In mostly monochromatic compositions, she shoots the body, then communicates the soul through elaborate designs. In one piece, a woman is squeezed in a corner, staring at you with closed eyes, her shoulder slightly elevated, seemingly engulfed in a moment of silent pride. The black and white piece is interrupted with a spill of red, located right on her face.

The artist is aware of modern-day society’s restrictions on a woman’s freedom in the Middle East. “I expose the inner dreams and conflict of women in Eastern society,” she says.

But in light of such strict margins, the young artist still takes snapshots of lean female bodies. “It’s a challenge, without a doubt,” confesses the artist. “But I enjoy my own freedom to create art.”

One of Marwa Adel’s pieces, Whisper, was recently auctioned at Christie’s. The artist revels in the chance for global audiences to see and appreciate her artwork. “It makes me very happy to be sending this message to the world; Arab women may have been silenced, oppressed, but they are not silent. They have a voice.”

Adel’s subjects are bombarded with simulated designs. The artist enjoys translating her ideas into visual sketches. “It is that move from the conceptual to the visual that exhilarates me.”

In Adel’s black and white or sepia-toned pieces, body language plays a major role. “The woman’s pose delivers a certain message,” she says. “Body language alone has the power to convey a certain state of emotion.”
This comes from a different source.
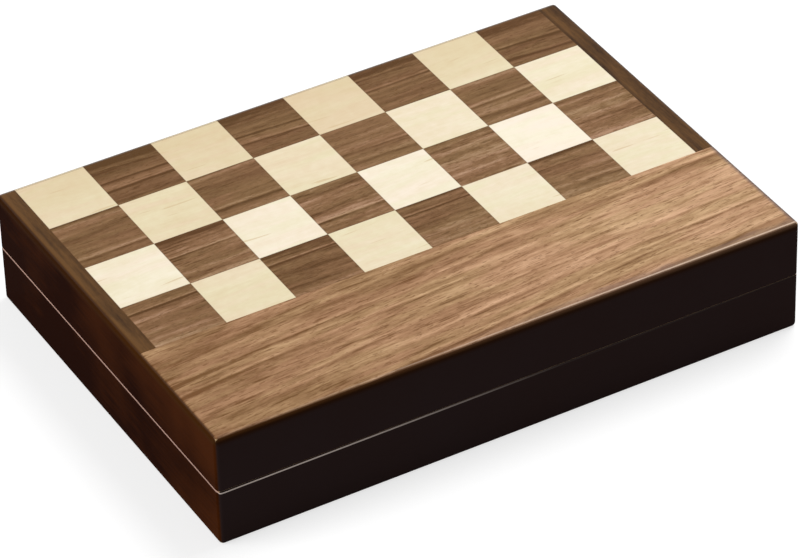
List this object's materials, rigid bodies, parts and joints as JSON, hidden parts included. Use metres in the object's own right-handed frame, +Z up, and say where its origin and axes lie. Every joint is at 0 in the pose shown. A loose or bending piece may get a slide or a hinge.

Yet Adel especially cherishes a woman’s face. “I am fascinated by the way her eyes and lips can communicate feeling.”

After studying sizeable renditions of female bodies, your eye falls upon green sculptures, depicting graceful human figures. Sarkis Tossoonian, born in Alexandria in 1953, exhibits bronze sculptures that combine an old spirit and a modern character combined in a single individual.

Tossoonian paints the enduring human being, through daily changes and shifting lifestyles. “I create the modern and the old, together as one,” says the sculptor.

His sculptures are miniature human bodies. They are rough and grainy in texture and green in colour, interrupted by occasional smooth, gold sheets. You see your reflection in the shiny, mirror-like gold, and suddenly become part of the sculpture.

“The rough, dark parts represent the old, enduring human essence, while the soft parts show the modern elements,” explains the artist. Living in Alexandria, the sculptor is influenced by its tranquil nature, the breeze and the sea. The sculptures appear to be eroded slightly by the force of wind and the water.

But the artist was also influenced by Cairo and its vintage arts. “When I was a student, I would spend hours in Mahmoud Mokhtar’s museum in the city,” he reminisces. The contrast between the loud and boisterous city and his serene, seaside hometown is obvious in his artwork.

“My sculptures gain balance by the emergence of both rough and soft aspects.” A free, raging spirit, and a smooth persona are two sides of the same coin.

One of Tossoonian’s figures athletically stretches one leg backwards, and spreads two golden arms as if about to fly. Graceful and forceful, the sculpture evokes a sense of flawless balance.

Despite textural contradictions, the sculptor’s intended message is constant throughout: love. “If we can learn to love one another, in our differences, and decide to focus on what’s beautiful, then we can eliminate all ugliness,” says Tossoonian. “Love is the first step to tolerance.”

Also combining the old and the new, Alfons Louis creates wooden sculptures that flaunt Egyptian heritage with a modern twist.

Fascinated by anything with a rich past, Louis scrutinizes Coptic and Islamic designs, and reinterprets them in a new context, using his own vision.

Against a backdrop of materials so sympathetically worked on by time, Louis portrays authentic symbols from his hometown, Alexandria. Fish and other sea creatures emerge, carved on pieces of old wood. Elegant fragments of turquoise and orange stones embellish his coarse wooden sculptures.

Enthralled by ancient arts, Louis hunts for old materials. “I walk across the shore until something catches my eye. It is an old piece of wood. I pick it up, along with its aged stories,” says Louis. And the history-laden materials cooperate with the sculptor, donating their past to his modern piece of art.

The artist pours his heart and soul into his sculptures, and they respond. “When I carve into old materials, I am overwhelmed with emotion.”

The exhibition, which runs until 13 May in Safarkhan gallery in Zamalek, is a dynamic promenade through three different visions of life, each uniquely enticing.